Sibel Eraslan / Yazar-Gazeteci "Boyları ufaktı, minnacıktılar, ama yürekleri dağ gibiydi, samimiyetleri, sevgileri deniz gibiydi."

"15 Temmuz 2016 akşamı, Sakarya Kocaali'deki yaz evimizdeydik. Cumhurbaşkanımızın çağrısı ve salâlarla birlikte ilçe meydanına doğru yürüyüşe geçtik. Meydanda bayraklarına sarılmış ve caddelere inmiş gençler vardı. Kız öğrenciler çoktu ama beni asıl etkileyen başlarında ucu oyalı yemeniler ve örgü yelekleriyle sokaklara inmiş ev kızlarıydı. İntizamlı ve ağır başlı hâlleriyle ellerinde tespihlerle meydanın bir bölümünü kadınlar kısmı hâline getirmiş teyzelerin dudakları kıpır kıpır ve çok endişeli hâlleri, hemen oturdukları yerde cüz dağıtıp hatimler indirmeleri çok etkileyiciydi.

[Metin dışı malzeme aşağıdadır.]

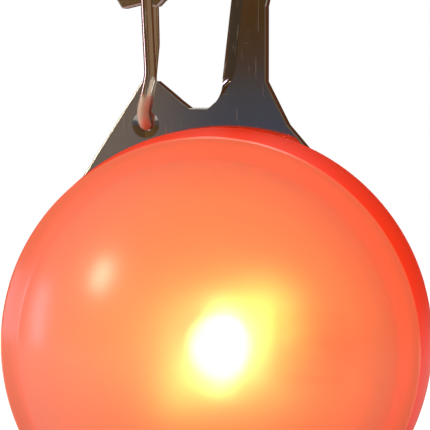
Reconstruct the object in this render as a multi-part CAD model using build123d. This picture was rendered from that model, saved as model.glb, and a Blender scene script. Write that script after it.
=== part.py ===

O zamana kadar İstanbul ve Ankara'da pek çok sivil protestoya, yürüyüşe, itiraza katılmıştım ama o gece ilk kez 'taşra'daydım ve ilk kez, traktörlere dolarak ellerindeki asalara dayanarak, meydanlara inen şalvarlı nineler görüyordum. Onlara sarılıp çok ağladım, çünkü Şevval oruçlarına niyetliydiler, oruçlarını su ile açıp köylerinden kalkıp ilçe merkezine gelmişlerdi. O gece bir dilim karpuz ve bir bardak suyla ertesi güne de niyetlendiler. Asalarını tokur tokur yerlere vurarak, 'Tayyip'e dokundurtmayız', diyorlardı. Boyları ufaktı, minnacıktılar, ama yürekleri dağ gibiydi, samimiyetleri, sevgileri deniz gibiydi. Hain işgal girişimini püskürtenler silah eğitimi almış, kavga dövüş bilen, gözlerine kestirdiklerine diş bileyen insanlar değildi. Tam aksine, evlerinden terlikleriyle dışarı fırlayarak, tankları durduran 'evladım, bak ben de bir anneyim yapma annecim, haydi in o tankın üstünden' diyen isimsiz kadınlardı.

Ardından şehir nöbetleri başladı. İki gün sonra kız kardeşimle birlikte İstanbul'a geri döndük. Sanki mahşer yeriydi. Derhal Çamlıca, Ümraniye, Bağcılar, Başakşehir nöbetlerine yazıldık. Sabaha kadar uyumayanlar arasında çoluk çocuk sahibi anneler çoğunluktaydı. Sabaha kadar, uyumadan bekliyorduk ülkemizi... Ben annelerin ne kadar büyük bir basiret, gayret ve samimiyet sahibi olduklarını o gün bir kez daha öğrendim. Sağlam irade, annelerimizin ak sütünden gelen bir güçtü. Anadolu, Analar doluydu."